DIRECTION |
From the records, pick out and copy each line containing "fixed".
+ + + +
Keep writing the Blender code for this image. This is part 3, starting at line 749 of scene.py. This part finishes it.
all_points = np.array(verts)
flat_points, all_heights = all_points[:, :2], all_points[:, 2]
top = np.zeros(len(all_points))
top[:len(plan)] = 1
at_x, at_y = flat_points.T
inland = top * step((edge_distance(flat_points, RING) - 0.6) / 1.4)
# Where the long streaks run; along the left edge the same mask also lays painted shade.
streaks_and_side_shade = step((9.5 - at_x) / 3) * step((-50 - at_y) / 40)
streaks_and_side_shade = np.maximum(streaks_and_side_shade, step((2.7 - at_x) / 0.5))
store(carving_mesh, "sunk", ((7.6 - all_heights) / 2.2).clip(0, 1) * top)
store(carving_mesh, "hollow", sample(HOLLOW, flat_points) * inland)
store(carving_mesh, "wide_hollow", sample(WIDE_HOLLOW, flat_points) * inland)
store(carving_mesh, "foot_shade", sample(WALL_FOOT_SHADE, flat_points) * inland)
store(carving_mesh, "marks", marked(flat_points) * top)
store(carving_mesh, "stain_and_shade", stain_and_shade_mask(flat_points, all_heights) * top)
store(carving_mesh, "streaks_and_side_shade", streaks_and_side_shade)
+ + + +
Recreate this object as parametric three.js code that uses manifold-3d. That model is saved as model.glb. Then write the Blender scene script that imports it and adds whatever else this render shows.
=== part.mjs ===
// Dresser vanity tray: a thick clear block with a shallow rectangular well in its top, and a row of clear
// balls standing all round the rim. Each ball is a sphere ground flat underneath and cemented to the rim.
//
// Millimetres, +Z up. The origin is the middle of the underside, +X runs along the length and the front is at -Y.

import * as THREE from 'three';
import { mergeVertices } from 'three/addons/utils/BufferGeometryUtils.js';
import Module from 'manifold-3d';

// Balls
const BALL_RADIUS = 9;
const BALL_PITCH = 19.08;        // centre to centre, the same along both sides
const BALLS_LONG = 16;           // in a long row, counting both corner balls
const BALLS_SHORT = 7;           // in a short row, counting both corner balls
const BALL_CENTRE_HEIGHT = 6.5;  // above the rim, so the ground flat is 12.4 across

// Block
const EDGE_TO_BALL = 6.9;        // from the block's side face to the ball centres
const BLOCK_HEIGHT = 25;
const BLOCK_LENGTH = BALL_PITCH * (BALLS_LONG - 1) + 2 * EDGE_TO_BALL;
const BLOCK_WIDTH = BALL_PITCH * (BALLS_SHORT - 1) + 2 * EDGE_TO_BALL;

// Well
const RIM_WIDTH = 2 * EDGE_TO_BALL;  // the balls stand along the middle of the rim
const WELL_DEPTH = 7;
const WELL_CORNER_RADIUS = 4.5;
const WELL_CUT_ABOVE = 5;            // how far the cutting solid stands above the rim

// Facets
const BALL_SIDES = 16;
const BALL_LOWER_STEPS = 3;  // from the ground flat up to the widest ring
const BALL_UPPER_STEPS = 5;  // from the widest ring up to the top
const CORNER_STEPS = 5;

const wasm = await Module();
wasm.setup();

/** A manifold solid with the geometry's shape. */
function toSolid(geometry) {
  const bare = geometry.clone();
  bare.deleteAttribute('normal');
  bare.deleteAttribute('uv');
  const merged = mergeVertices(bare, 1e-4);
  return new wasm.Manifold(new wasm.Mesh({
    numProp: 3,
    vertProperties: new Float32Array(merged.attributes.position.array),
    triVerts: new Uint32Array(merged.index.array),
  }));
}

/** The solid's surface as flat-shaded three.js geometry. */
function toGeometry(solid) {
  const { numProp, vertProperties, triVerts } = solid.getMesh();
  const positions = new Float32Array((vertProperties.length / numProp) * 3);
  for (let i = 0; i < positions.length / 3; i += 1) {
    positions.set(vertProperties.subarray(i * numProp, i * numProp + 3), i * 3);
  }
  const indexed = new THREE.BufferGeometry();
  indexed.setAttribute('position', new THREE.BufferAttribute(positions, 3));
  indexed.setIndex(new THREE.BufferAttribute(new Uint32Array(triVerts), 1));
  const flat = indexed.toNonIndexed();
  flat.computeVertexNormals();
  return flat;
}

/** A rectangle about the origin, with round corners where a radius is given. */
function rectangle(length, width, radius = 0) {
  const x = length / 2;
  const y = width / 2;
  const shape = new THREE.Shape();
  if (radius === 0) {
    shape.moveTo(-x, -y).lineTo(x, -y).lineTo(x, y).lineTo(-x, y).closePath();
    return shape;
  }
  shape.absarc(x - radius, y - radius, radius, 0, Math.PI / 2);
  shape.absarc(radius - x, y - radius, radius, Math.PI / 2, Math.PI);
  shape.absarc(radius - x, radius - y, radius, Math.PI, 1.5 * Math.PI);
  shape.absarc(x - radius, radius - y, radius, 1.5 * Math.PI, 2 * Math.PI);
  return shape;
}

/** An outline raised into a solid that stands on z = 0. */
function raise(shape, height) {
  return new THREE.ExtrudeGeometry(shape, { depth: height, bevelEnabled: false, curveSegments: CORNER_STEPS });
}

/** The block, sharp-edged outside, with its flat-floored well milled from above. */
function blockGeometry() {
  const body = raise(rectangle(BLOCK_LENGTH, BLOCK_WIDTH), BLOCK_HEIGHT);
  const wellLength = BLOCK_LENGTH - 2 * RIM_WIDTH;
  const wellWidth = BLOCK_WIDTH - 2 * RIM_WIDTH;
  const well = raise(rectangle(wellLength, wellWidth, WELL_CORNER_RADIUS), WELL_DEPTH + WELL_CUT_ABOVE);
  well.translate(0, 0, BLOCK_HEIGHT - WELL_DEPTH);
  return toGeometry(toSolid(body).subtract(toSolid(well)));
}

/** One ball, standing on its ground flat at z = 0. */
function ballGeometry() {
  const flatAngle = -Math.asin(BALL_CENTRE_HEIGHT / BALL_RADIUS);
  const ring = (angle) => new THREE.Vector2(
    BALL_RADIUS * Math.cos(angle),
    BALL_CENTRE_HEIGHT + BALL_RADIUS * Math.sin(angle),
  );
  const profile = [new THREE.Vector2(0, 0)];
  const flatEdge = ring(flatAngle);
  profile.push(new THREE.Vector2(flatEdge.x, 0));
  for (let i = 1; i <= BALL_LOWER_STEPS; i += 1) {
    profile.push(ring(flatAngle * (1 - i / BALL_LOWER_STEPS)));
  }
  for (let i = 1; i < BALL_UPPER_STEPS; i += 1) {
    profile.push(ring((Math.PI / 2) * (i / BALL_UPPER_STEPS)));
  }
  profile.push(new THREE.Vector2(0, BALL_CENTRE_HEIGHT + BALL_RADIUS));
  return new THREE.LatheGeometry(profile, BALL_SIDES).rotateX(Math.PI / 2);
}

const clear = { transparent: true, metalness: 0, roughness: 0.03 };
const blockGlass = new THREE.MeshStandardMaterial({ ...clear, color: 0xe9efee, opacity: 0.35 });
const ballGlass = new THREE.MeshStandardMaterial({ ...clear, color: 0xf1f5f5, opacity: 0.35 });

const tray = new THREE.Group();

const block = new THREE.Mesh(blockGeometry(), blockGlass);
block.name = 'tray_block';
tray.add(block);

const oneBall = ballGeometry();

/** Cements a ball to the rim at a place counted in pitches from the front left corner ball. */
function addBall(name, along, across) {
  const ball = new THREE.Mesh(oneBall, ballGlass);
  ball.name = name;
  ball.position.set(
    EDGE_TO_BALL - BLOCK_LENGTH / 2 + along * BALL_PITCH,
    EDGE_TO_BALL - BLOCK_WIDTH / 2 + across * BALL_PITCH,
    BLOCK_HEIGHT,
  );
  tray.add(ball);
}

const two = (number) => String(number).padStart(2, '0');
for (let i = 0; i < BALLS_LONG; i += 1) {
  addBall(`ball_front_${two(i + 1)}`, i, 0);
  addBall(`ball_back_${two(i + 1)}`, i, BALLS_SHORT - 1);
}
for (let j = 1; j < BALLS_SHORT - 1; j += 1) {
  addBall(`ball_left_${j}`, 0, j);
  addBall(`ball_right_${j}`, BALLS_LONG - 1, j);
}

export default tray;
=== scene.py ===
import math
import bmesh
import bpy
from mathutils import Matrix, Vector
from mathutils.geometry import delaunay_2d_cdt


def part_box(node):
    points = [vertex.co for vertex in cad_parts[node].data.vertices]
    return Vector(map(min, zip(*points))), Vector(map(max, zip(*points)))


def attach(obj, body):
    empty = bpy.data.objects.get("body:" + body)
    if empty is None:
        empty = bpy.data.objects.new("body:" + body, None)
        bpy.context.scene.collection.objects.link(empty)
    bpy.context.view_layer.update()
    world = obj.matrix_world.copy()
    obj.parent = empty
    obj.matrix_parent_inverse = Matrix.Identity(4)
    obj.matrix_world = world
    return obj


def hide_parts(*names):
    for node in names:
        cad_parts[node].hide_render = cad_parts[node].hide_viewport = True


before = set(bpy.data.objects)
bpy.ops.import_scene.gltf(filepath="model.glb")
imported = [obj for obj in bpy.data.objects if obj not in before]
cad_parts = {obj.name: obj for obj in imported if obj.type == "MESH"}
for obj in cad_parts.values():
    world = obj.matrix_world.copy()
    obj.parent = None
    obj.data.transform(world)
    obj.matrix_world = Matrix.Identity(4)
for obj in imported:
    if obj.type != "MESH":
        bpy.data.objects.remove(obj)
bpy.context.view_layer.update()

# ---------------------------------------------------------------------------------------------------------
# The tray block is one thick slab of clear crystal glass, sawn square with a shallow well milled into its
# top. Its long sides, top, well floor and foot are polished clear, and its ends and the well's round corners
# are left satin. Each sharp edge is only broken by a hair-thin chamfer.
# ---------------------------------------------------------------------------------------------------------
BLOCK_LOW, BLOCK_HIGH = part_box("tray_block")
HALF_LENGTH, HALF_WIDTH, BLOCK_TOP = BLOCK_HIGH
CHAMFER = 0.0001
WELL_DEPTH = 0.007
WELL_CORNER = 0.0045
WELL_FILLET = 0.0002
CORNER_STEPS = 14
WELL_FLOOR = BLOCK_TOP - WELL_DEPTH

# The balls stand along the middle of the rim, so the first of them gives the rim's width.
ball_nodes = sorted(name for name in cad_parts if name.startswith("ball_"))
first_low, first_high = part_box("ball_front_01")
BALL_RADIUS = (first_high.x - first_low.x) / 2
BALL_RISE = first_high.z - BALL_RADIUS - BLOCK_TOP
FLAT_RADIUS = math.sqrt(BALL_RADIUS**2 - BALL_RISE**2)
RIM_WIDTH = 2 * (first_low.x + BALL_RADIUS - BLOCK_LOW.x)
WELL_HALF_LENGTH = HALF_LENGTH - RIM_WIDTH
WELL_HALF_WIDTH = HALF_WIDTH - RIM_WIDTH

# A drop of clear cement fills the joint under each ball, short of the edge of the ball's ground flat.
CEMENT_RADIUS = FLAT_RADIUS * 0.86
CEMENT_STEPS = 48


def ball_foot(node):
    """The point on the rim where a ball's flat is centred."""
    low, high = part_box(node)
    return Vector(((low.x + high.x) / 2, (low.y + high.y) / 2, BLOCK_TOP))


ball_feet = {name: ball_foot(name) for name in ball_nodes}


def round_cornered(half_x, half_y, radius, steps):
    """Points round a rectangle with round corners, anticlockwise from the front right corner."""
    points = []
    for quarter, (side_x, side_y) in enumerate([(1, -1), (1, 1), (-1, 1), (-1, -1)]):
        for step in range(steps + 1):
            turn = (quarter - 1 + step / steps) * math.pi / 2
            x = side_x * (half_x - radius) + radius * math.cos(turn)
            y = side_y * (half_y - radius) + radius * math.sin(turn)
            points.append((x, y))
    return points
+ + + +
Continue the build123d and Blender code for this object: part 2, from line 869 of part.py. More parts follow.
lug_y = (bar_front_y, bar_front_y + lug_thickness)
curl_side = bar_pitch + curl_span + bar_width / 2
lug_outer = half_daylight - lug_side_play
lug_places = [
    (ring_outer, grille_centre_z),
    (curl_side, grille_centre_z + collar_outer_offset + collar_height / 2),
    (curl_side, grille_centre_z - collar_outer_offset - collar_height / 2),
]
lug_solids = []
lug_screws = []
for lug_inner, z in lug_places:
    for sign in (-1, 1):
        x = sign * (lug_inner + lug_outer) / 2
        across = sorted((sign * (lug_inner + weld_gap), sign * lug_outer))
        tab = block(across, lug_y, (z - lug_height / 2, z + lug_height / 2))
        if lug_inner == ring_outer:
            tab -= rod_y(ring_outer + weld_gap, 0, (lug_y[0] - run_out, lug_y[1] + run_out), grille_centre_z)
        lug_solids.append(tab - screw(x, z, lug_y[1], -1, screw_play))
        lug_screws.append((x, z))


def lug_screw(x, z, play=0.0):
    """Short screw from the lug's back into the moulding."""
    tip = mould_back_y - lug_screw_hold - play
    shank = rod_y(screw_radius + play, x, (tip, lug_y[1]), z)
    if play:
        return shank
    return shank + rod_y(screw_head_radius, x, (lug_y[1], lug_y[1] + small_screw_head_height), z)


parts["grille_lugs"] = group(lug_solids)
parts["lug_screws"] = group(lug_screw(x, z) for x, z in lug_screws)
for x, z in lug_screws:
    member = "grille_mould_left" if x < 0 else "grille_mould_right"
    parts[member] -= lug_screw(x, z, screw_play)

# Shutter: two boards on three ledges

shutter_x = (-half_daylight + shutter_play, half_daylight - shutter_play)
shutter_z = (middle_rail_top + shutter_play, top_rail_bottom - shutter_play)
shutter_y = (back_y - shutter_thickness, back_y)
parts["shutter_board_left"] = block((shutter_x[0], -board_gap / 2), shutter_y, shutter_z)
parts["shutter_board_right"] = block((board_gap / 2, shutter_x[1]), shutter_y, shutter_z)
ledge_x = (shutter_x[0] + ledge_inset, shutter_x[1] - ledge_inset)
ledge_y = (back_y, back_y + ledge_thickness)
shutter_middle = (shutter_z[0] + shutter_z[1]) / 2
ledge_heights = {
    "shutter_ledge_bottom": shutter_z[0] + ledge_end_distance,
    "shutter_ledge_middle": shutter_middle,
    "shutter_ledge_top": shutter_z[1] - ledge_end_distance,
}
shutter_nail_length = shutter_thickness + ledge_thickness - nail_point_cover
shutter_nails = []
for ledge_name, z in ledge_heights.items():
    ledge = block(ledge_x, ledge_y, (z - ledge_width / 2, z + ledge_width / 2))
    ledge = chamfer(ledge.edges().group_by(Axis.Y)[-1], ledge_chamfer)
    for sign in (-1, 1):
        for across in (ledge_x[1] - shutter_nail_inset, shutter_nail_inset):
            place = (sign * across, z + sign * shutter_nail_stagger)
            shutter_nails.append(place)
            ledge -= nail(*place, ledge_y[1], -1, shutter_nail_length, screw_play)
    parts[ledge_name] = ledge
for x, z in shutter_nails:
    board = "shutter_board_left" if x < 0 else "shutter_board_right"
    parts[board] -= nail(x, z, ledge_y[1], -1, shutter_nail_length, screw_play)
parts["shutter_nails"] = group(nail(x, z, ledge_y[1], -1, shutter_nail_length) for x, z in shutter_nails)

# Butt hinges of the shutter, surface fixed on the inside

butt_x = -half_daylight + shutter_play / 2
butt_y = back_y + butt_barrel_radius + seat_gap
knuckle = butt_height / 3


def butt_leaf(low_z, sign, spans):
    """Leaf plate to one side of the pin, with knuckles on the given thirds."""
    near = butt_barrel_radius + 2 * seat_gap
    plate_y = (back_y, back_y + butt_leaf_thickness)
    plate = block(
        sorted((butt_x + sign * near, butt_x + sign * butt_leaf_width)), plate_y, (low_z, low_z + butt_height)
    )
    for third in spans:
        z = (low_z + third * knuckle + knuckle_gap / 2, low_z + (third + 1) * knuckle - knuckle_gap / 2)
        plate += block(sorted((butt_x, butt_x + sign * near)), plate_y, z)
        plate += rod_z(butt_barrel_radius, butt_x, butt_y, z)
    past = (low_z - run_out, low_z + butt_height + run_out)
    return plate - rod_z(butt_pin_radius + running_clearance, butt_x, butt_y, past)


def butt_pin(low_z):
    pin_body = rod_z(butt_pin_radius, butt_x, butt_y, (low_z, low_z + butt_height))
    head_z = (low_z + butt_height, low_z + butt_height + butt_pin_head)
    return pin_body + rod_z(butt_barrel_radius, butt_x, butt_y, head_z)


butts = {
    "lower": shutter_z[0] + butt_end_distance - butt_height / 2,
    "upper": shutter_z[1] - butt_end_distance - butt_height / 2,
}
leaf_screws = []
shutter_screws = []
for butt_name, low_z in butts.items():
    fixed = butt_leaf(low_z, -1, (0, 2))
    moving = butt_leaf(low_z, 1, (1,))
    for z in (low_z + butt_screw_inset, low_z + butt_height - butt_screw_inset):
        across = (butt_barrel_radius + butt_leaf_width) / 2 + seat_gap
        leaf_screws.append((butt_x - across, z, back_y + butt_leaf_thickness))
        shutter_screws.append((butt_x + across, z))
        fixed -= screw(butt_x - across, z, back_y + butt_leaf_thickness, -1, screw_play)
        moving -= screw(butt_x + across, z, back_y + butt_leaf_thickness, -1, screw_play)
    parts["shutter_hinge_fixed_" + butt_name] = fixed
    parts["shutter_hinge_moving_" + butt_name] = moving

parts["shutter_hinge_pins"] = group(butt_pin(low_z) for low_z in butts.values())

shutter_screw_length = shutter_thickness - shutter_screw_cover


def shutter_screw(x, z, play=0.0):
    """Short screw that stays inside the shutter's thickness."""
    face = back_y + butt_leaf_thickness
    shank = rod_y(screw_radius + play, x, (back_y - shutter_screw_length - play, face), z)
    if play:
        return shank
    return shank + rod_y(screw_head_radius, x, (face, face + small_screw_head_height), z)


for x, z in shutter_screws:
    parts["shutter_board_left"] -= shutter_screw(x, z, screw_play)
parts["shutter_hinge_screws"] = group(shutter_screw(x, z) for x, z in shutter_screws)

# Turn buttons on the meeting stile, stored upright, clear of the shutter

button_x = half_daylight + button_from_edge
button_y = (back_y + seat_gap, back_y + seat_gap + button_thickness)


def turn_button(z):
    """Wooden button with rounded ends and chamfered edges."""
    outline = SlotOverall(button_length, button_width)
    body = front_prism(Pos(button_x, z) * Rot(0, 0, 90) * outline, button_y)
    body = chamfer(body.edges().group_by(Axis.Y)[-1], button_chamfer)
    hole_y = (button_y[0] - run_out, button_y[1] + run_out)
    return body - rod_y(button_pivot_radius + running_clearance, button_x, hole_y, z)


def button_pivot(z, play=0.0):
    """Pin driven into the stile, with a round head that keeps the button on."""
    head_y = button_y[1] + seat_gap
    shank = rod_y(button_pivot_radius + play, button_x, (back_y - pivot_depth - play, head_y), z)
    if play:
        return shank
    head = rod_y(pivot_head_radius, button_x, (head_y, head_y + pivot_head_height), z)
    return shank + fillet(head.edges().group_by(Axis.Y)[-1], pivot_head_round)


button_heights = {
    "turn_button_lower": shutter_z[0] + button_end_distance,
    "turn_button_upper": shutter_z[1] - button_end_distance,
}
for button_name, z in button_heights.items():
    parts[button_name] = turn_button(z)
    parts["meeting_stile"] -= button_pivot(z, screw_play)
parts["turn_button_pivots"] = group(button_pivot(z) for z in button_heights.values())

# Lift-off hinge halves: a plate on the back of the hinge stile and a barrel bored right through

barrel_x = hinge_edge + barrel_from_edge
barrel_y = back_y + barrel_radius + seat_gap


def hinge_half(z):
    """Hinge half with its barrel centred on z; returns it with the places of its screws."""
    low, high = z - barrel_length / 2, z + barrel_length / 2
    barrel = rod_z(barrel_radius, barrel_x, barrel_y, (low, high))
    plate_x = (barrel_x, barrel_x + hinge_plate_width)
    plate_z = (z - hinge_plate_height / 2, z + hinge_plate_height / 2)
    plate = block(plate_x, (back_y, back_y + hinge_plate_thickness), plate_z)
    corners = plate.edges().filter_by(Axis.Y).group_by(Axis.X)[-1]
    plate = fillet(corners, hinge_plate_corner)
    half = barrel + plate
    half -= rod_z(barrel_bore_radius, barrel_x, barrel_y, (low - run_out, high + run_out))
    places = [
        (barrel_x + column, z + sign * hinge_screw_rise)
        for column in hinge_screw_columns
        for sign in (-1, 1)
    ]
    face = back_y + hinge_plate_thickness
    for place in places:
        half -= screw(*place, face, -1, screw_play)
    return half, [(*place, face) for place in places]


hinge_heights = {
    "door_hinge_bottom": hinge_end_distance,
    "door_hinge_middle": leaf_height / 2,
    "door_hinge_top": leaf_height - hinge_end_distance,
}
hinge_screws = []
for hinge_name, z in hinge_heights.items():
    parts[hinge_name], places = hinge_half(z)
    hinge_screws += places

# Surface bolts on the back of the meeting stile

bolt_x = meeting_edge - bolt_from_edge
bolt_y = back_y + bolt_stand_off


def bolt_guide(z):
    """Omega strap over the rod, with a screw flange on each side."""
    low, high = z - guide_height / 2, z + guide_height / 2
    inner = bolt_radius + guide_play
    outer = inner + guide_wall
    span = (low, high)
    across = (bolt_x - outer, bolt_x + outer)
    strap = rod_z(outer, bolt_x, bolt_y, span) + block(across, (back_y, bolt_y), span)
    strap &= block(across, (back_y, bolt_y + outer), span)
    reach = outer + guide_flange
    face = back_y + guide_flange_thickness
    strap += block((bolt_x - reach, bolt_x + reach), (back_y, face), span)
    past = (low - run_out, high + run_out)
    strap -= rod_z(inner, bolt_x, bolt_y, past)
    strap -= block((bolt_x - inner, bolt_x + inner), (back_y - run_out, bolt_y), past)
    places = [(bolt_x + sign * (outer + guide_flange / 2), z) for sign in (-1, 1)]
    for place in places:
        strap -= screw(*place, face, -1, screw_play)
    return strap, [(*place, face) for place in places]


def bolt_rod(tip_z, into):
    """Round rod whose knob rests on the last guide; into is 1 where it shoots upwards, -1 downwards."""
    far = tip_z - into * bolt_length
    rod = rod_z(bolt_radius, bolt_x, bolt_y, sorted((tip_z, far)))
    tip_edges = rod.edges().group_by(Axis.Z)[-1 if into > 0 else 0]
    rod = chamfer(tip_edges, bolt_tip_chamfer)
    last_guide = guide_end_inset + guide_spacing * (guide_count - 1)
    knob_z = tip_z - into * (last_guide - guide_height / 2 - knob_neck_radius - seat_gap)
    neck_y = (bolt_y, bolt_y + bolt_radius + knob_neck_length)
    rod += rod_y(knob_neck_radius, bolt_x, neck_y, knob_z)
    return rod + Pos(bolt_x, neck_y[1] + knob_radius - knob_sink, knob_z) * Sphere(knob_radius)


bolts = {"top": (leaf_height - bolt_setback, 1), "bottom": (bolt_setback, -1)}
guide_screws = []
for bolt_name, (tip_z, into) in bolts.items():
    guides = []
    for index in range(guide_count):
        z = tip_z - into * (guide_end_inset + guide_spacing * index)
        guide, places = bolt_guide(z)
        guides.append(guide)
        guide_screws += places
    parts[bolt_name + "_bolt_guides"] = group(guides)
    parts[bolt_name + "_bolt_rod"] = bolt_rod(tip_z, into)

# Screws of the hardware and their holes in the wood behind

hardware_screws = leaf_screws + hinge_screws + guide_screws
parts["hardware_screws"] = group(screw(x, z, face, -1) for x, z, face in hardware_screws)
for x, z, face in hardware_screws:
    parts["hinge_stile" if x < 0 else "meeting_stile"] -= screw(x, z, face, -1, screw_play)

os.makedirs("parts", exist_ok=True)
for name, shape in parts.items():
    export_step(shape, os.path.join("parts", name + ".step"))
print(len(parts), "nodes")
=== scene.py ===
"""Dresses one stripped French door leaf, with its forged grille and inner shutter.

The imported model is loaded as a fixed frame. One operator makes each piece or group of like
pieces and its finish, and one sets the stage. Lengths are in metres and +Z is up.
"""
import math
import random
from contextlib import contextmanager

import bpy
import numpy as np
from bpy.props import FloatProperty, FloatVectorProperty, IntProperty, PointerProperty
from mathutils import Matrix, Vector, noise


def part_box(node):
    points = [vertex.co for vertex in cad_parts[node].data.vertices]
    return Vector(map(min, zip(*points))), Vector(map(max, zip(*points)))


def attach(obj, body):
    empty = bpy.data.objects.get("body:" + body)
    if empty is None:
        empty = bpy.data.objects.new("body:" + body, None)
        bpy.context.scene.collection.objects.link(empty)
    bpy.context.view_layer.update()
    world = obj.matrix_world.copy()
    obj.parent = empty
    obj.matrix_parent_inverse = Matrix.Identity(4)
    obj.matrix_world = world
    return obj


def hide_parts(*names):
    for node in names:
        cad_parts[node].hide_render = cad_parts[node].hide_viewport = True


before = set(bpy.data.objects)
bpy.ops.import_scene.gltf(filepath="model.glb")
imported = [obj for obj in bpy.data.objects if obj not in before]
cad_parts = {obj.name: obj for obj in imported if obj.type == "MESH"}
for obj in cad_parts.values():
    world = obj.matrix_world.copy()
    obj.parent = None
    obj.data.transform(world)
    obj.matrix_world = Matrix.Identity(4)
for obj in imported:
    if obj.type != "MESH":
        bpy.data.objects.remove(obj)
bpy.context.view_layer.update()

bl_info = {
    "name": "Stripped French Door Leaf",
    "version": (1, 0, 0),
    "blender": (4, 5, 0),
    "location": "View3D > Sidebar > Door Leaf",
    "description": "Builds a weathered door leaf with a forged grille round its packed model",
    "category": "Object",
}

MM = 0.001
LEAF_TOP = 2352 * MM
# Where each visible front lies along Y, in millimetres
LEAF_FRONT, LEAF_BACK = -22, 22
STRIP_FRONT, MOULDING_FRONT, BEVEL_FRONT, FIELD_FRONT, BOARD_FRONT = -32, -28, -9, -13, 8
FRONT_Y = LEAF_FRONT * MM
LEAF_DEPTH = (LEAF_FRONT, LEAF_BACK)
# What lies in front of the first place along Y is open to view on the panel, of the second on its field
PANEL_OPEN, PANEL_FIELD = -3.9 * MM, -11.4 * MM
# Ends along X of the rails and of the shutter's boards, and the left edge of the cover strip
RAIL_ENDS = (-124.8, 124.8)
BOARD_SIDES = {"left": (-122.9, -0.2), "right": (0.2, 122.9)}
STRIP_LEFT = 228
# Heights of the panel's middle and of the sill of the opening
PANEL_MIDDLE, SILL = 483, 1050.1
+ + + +
TASK RESULT |
# Butt hinges of the shutter, surface fixed on the inside
    fixed = butt_leaf(low_z, -1, (0, 2))
        fixed -= screw(butt_x - across, z, back_y + butt_leaf_thickness, -1, screw_play)
    parts["shutter_hinge_fixed_" + butt_name] = fixed
The imported model is loaded as a fixed frame. One operator makes each piece or group of like